Hello there,
I've only seen one real life toroid winding machine in my life. It's quite a complicated machine.
It winds the turns around the core as it rotates the core around, and the bumpers that hold the core are cushioned and they turn to make the core rotate. It's quite amazing to watch, maybe there is a video somewhere on the web.
To do it by hand, a 'shuttle' is used. First the total length of the wire is computed, knowing the core surface circumference and taking into account how that changes as the turns are added. This length of wire is then wound onto a small bobbin that can fit through the center of the toroid. The turns are then applied by pushing the bobbin through the center of the core repeatedly until the correct number of turns are applied.
A layer of tape would then be applied, then the next winding.

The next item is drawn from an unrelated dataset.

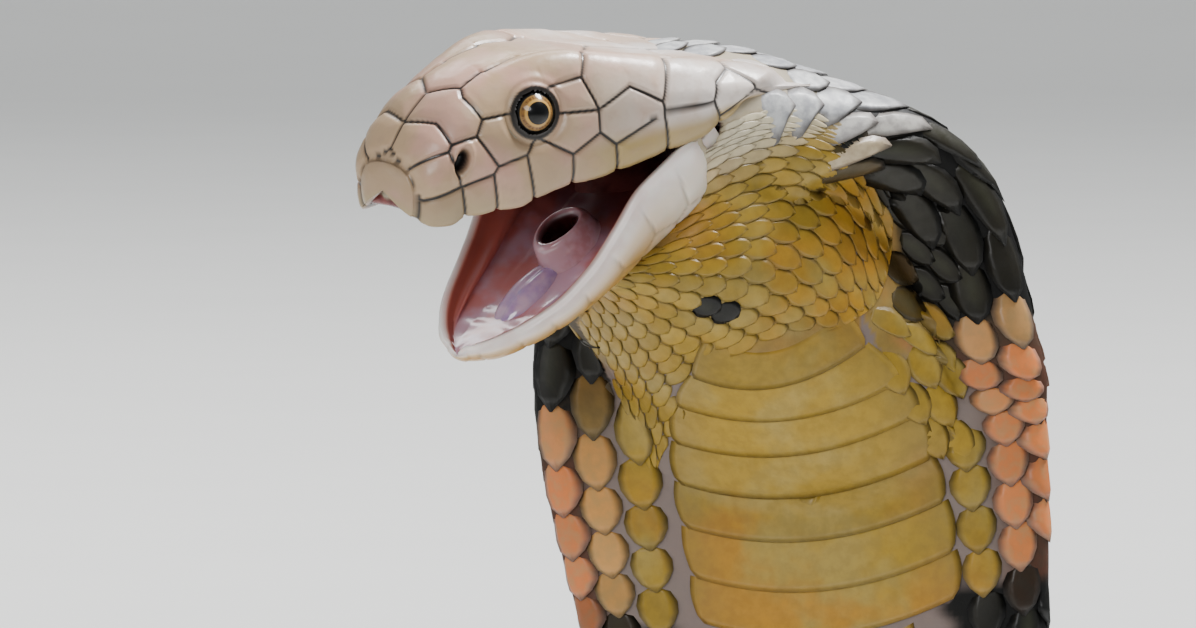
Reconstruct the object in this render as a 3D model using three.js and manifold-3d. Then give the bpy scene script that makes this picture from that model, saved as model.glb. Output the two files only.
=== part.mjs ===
// A king cobra, life size and about three metres long, as a still museum model.
// It rears from a loose coil on the floor with its hood spread, its head turned to its right and its mouth open.
// Units are millimetres, +Z is up, and the camera side of the animal is -Y.
// The body is one curve from the back of the head to the tail tip, with sections swept along it.
// It is parted into lengths by thin cuts.
import * as THREE from "three";
import { mergeVertices } from "three/addons/utils/BufferGeometryUtils.js";
import Module from "manifold-3d";

const wasm = await Module();
wasm.setup();

const cutGap = 0.3; // what touching pieces keep between them
const hoodClearance = 0.7; // what the throat keeps from the hood, whose facets bulge
const degree = Math.PI / 180;

// The head's own frame: its origin is at the lip below the snout tip, back runs to the nape.
const headPlace = {
  lip: new THREE.Vector3(14, -165, 666.3),
  yaw: 50, // degrees from the camera axis towards the animal's right
  noseDown: 10,
  roll: 8,
};

// Places along the head are millimetres behind the snout tip.
const headWidth = [[0, 7.6], [0.6, 9.6], [2, 11.3], [4.5, 12.4], [8, 13], [14, 14.3], [20, 15.5], [27, 16.8], [34, 18.2],
  [43, 20], [52, 21.8], [60, 23], [68, 23.6]];
const crownHeight = [[0, 9.8], [0.6, 12], [2, 14], [4.5, 17], [8, 20], [12, 22.6], [17, 24.6], [22, 25.8], [30, 26.4],
  [38, 25.6], [48, 23.6], [58, 21.2], [68, 18.8]];
const crownFlatness = [[0, 0.7], [8, 0.75], [16, 0.92], [24, 0.95], [32, 0.8], [45, 0.5], [68, 0.5]]; // under 1 flattens the crown
// The brow ridge runs back into the bulge of the jaw muscles: its rise and its share of the way from crown to lip.
const browRise = [[15, 0], [21, 0.8], [28, 2.2], [36, 2.8], [44, 2.2], [56, 2], [68, 1.4]];
const browShare = [[30, 0.25], [50, 0.3]];
const browReach = 0.2;
const lipHeight = [[0, 1], [0.6, 0], [2, -0.6], [5, -0.8], [9, 0.2], [14, 0.2], [20, 0.2], [29, 2.3], [40, 3.2], [52, 5.4],
  [62, 7], [68, 9.4]];
const palateRise = [[0, 0.4], [4, 1.6], [12, 3.6], [40, 4], [56, 3], [68, 2]];
const headEnd = 68;
const crownSquare = 0.8; // under 1 squares the crown's shoulders
const lipTuck = 0.09; // how far the lip draws in below the cheek, as a share of the half width

// The head's shields: the middles of each one's area, as [place, share of the way from crown to lip].
// All but the frontal are in pairs.
const shields = {
  frontal: [[15.5, 0], [24, 0], [33, 0], [42, 0]],
  internasal: [[3.5, 0.2]],
  prefrontal: [[9, 0.12], [9.8, 0.29]],
  supraocular: [[17, 0.28], [24, 0.28], [33, 0.3]],
  parietal: [[41, 0.4], [50, 0.34], [52, 0.14], [60, 0.14]],
  occipital: [[60.5, 0.43], [72, 0.16]],
  preocular: [[16.4, 0.49]],
  upperPostocular: [[33, 0.44]],
  lowerPostocular: [[32.4, 0.57]],
  frontNasal: [[2.7, 0.53]],
  rearNasal: [[10.2, 0.57]],
  temporal: [[43.9, 0.59]],
  labial1: [[4.4, 0.78]],
  labial2: [[11.7, 0.8]],
  labial3: [[18.4, 0.78]],
  labial4: [[27.5, 0.78]],
  labial5: [[37, 0.8]],
  labial6: [[47, 0.8]],
  labial7: [[59.8, 0.77]],
};
const rostral = [[0, 9], [3.4, 7], [6.2, 5.4], [6.4, 2.4], [3.2, 1.7], [0, 2.5]]; // its left half, as [side, height]
const plate = { rise: 0.6, root: 1.2, seam: 0.35, rays: 10, raysOfLarge: 16, large: 2 };
const lipMargin = 0.96; // how far towards the lip the shields reach

// The lower jaw hangs from behind the corner of the mouth. Places along it run forward from there.
const jawPlace = { back: 70, height: 4.5, drop: 33 };
const jawLength = 65;
const jawStart = 6;
const jawWidth = [[-12, 20.5], [0, 22.6], [12, 22.8], [22, 22.3], [33, 21.2], [43, 19], [50, 16.8], [56, 13.6], [61, 9.4],
  [64, 5.4], [65, 2.6]];
const jawDepth = [[-12, 15], [0, 14.5], [12, 13], [24, 11], [36, 9.2], [47, 7.6], [56, 6], [62, 4.4], [65, 2.4]];
const jawRim = [[-12, 4], [0, 5.5], [12, 7], [22, 7.4], [32, 4.6], [41, 1.6], [50, 0.2], [65, 0]];
const jawFloor = [[-12, 0], [6, 1.5], [20, 3.6], [40, 4.2], [52, 3.4], [60, 1.6], [65, 0.4]];
const jawLip = 2.6;
// The opening of the windpipe stands up as a ring behind the sheath that the tongue lies in.
const glottis = { ahead: 32, length: 6.4, width: 5, floor: -6, rim: 1.4 };
const tongueSheath = { floor: -4.6, rings: [[37, 1.4], [41, 3.8], [46, 4.6], [51, 4], [55, 1.4]] };

// The spine leaves the back of the head level, bends down through an even arc and runs down the reared trunk.
const spineStart = { back: 62, height: 6 };
const napeArc = { from: [73, -116.4, 686.6], heading: [0.766, 0.643], radius: 30, turns: [0, 18, 36, 54, 72, 88] };
const rearedSpine = [
  [95, -96.5, 645], [93.8, -95.5, 633], [94, -95, 620], [97, -94.5, 600], [101, -94, 570], [105, -95, 530], [107, -98, 470],
  [107, -101, 400], [106, -102, 320], [105, -101, 240], [105, -98, 165],
];
const riseRadius = 80; // of the bend from the reared trunk to the floor
const riseFoot = { x: 105, y: -96, z: 99.5 };
const coil = { x: 5, y: 0, startRadius: 100, growth: 19.2, firstAngle: 11, lastAngle: 632, step: 23, wander: 6 };

// Half width, height above the spine and depth below it, by distance along the spine.
const halfWidth = [[0, 23.2], [12, 24], [30, 28.5], [44, 35], [66, 46], [88, 52.6], [101, 52], [121, 50], [141, 47.2],
  [175, 40], [215, 32.5], [260, 27.2], [320, 24.6], [450, 24.4], [800, 26.5], [1300, 27.8], [1800, 26.2], [2150, 22.6],
  [2380, 17.6], [2600, 11.6], [2780, 6.6], [2900, 2.8], [2960, 1.1]];
const backHeight = [[0, 13.4], [6, 12.8], [20, 12], [44, 11.4], [88, 10], [141, 11], [200, 13.6], [300, 19], [450, 21], [800, 24], [1300, 25.4],
  [1800, 24], [2150, 20.6], [2380, 16], [2600, 10.8], [2780, 6.2], [2900, 2.7], [2960, 1.1]];
const bellyDepth = [[0, 16.5], [12, 20], [28, 24], [44, 19], [66, 13.5], [88, 12], [141, 12.4], [200, 14], [300, 17], [450, 18.4], [800, 20.4],
  [1300, 21.4], [1800, 20.4], [2150, 17.6], [2380, 14], [2600, 9.8], [2780, 5.8], [2900, 2.6], [2960, 1.1]];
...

Bifilar windings are done the same way except two wire lengths are cut and wound onto the bobbin.
The bobbin is usually referred to as the "shuttle".
For sine waves the formula for the flux density due to the primary winding is:
B=E*10^8/(4.44*F*A*N)
and for square waves it is:
B=E*10^8/(4*F*A*N)
which is the same as for EI laminated cores.
Here B is flux density in Gauss, E is RMS voltage in volts, F is frequency in Hertz, A is core cross sectional area in square centimeters, N is the number of turns. Solve that for N to get the number of turns.